I haven’t always been a helmet advocate. In fact, I never skied in a helmet until I moved to Lake Tahoe in 2001. I bought a helmet that winter but found myself skiing without it, out of habit more than anything. One early season day I crashed head first mere feet from a sharp pile of rocks.
My best friend and roommate at the time suggested that I start wearing my helmet, and I did. Later that winter the same friend took an innocent tumble, catching the point of a rock hidden just below the snow surface in the back of the skull.
He spent 2 weeks in the ICU in an induced coma before he succumbed to the injuries to his brain. He was 24. His untimely death has haunted me ever since, as have the words of his doctor who said, “If he had been wearing a helmet he would have skied away from this accident.”
I’ve never needed another reason to wear a helmet, I’ve worn one obsessively ever since. This past spring, however, I was reminded just how important wearing a helmet can be.
In April, my girlfriend and I left Lake Tahoe to spend some time skiing in Europe. Our good friends spend their winters in Chamonix, France, and we decided to visit them and get the grand tour. Chamonix is a no-nonsense place to ski and having someone to show you around is a huge benefit.
Two weeks into our three-week stay we headed into the Aiguilles Rouges to a steep line on the northeast face of the Aiguille de Encrenaz. The line started out around 55 degrees for a couple hundred feet then travesed exposed above the crux of the line, a hundred-foot cliff. We slowly picked our way down to it, taking great care to not tumble off the cliff below. A quick traverse and a couple of turns brought us down to our anchor and a 20-foot rappel into the relative safety of the chute below. Once off rappel, the chute was walled in for another 1,000 vertical feet or so and held it’s 40 degree pitch nearly the whole way.
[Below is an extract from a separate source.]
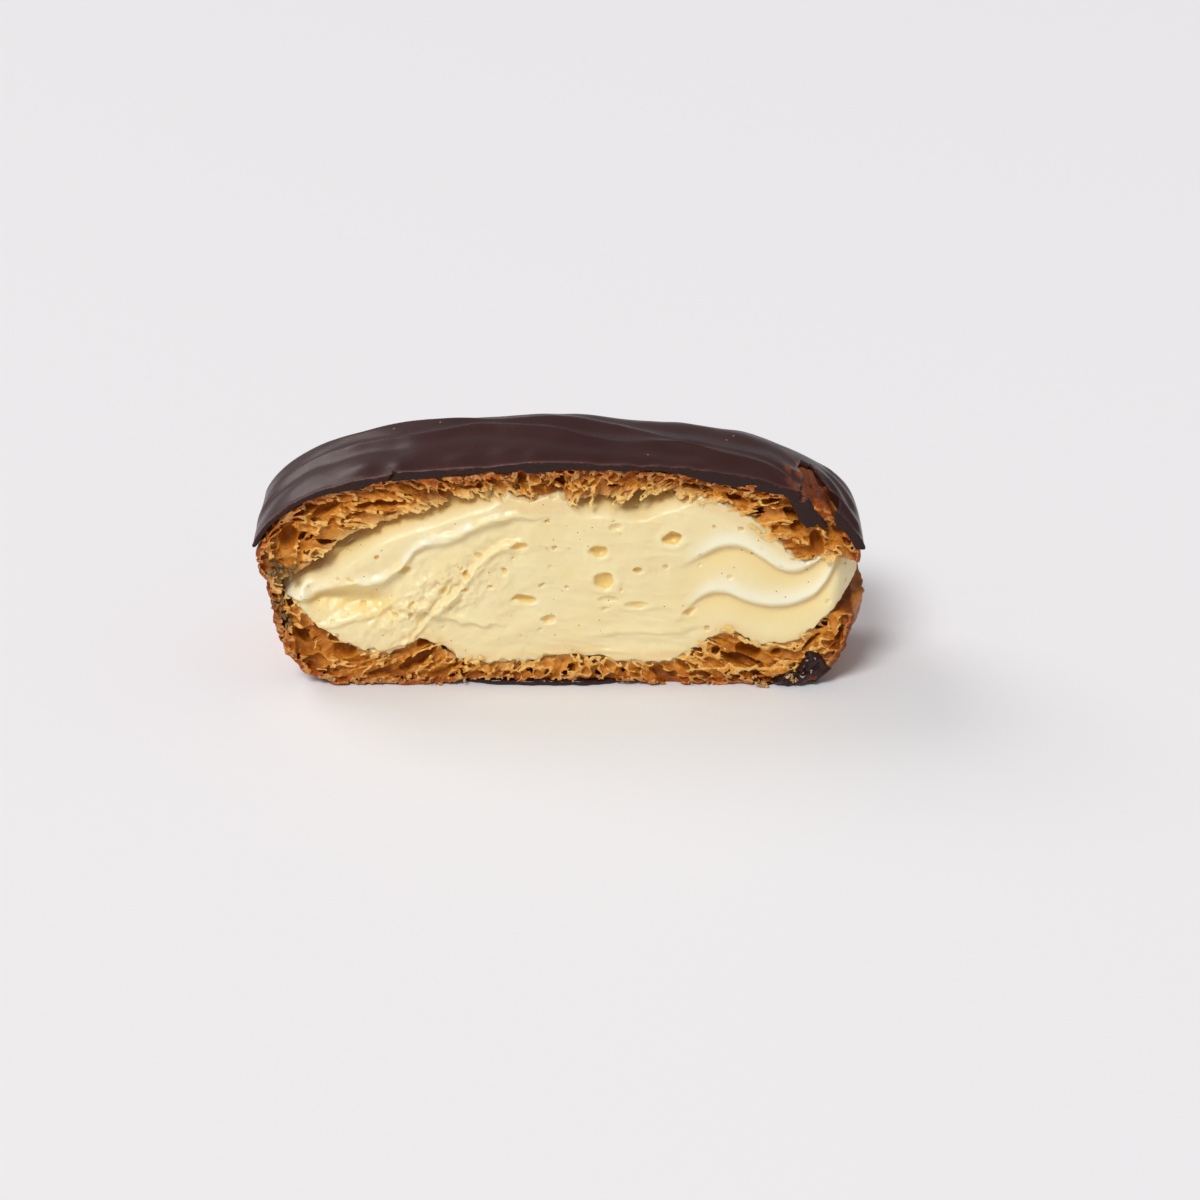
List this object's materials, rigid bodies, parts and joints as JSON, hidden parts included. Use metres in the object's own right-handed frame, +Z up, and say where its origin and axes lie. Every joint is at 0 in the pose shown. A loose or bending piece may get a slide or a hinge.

I had turned my back to the group to coil our rope when my girlfriend started falling. She wasn’t even skiing. She was just waiting and moved only slightly when her tip hung up in the snow causing her to fall. We figured she might stop after the first tumble, but the slope was just steep enough to keep her moving downhill. After about three full tomahawks it became very obvious that she wasn’t stopping, she was rag-dolling, arms fully extended, following the fall line, bouncing off the skier’s left wall and directly off a 30 foot cliff. She disappeared from our view and I started down the chute, full throttle, fearing that she would be severely injured, or worse, when I got to her.
She came to a stop on the apron below the chute roughly 1,000 vertical feet from where she started tumbling. I dodged an assortment of gear on my way down to her: skis, poles, goggles, probe all strewn haphazardly about the chute. As I got closer I heard her yell. “I’m okay!” Expecting to see a bloodied and broken body I couldn’t believe she was even conscious, let alone “okay”. Her helmet and her backpack were still on, but she had a cut on her nose and already had a black eye and a bruise forming on her forehead. She said she thought she blew her knee and it was obvious from the marks on her face and helmet that she’d hit her head as well.
By counting the marks on her helmet we concluded that it made contact with rocks three times. Luckily, her helmet was multi-impact. Not only did her helmet stay on, but it maintained its integrity protecting her head from the brunt of the impacts, leaving her skull, and more importantly, her brain, unscathed.
Her intact but battered helmet remains as a memento worthy of the trophy shelf. I’m not sure what would have happened that day if she hadn’t been wearing her helmet and I’m really glad I didn’t have to find out.